King’s primary opponents, too, chose to lean into their conservative bona fides rather than delve into the fraught territory of the congressman’s social-media posts and rhetoric. Feenstra spent the campaign touting his A+ rating from the National Rifle Association (compared with King’s A–) while condemning King for failing to deliver for the district. Taylor, another King opponent, demurred when I asked last week why he didn’t talk about King’s rhetoric on the trail: “He’s a decent man,” he said, but “we’ll lose this seat if he’s the nominee.” Richards, the former businessman, said that he made a conscious choice to avoid condemning King’s comments during the campaign. “Congressman King’s granddaughter and my daughter will play volleyball and softball against each other,” he told me. “I’m not going to say anything bad where I can’t sit in the gym and look at his granddaughter at the end of the day.”

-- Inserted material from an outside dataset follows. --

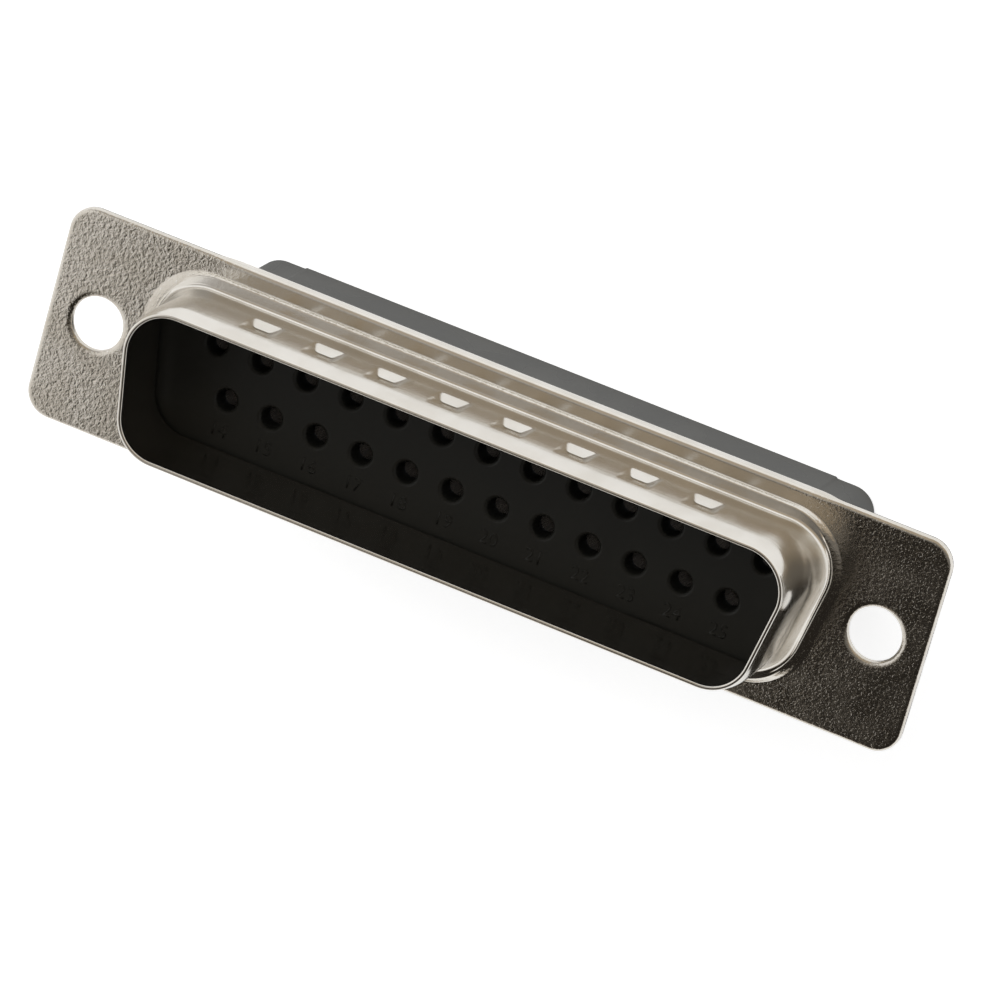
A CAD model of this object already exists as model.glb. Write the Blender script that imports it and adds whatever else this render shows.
"""Looks of a 25 way D-sub plug housing: plated shell, black insert and rear block, bronze clips.

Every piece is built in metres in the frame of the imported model: +X along the flange,
+Y towards the wide side, +Z out of the mating side, origin between the mounting holes.
"""

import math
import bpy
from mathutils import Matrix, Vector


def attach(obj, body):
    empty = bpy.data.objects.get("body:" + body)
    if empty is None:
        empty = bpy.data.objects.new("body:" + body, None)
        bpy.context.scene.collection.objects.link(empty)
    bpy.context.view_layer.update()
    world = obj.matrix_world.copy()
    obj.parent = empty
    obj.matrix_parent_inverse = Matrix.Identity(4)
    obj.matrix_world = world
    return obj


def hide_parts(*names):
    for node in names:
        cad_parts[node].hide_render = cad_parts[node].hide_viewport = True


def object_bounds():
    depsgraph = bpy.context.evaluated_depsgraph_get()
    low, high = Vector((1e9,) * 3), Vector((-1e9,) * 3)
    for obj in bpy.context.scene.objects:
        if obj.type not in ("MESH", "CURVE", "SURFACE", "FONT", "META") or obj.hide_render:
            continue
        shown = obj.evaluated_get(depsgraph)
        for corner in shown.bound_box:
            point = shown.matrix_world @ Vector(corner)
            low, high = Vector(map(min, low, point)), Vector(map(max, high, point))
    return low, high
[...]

The candidates, in other words, were engaging in a form of triangulation—attempting to endear themselves to King’s supporters while positioning themselves as a safe and preferable alternative. Nathan Lichter and Mark Saunders, two Feenstra supporters who work as feed-truck drivers in the district, told me they understood that strategy. “A lot of King supporters have no problem with his racist comments, so it’s more trying to get them on board with I can do a better job,” Saunders told me.

The approach clearly ended up working for Feenstra. Nearly 60,000 Republicans in the district mailed in absentee ballots, according to the Iowa secretary of state’s office. An additional 19,000 people voted in person. Compare that with the 2018 GOP primary, when a total of just 39,000 votes were cast. But while Democrats may cast King’s defeat as a small victory over racism, they may have just lost an opportunity to flip a House seat.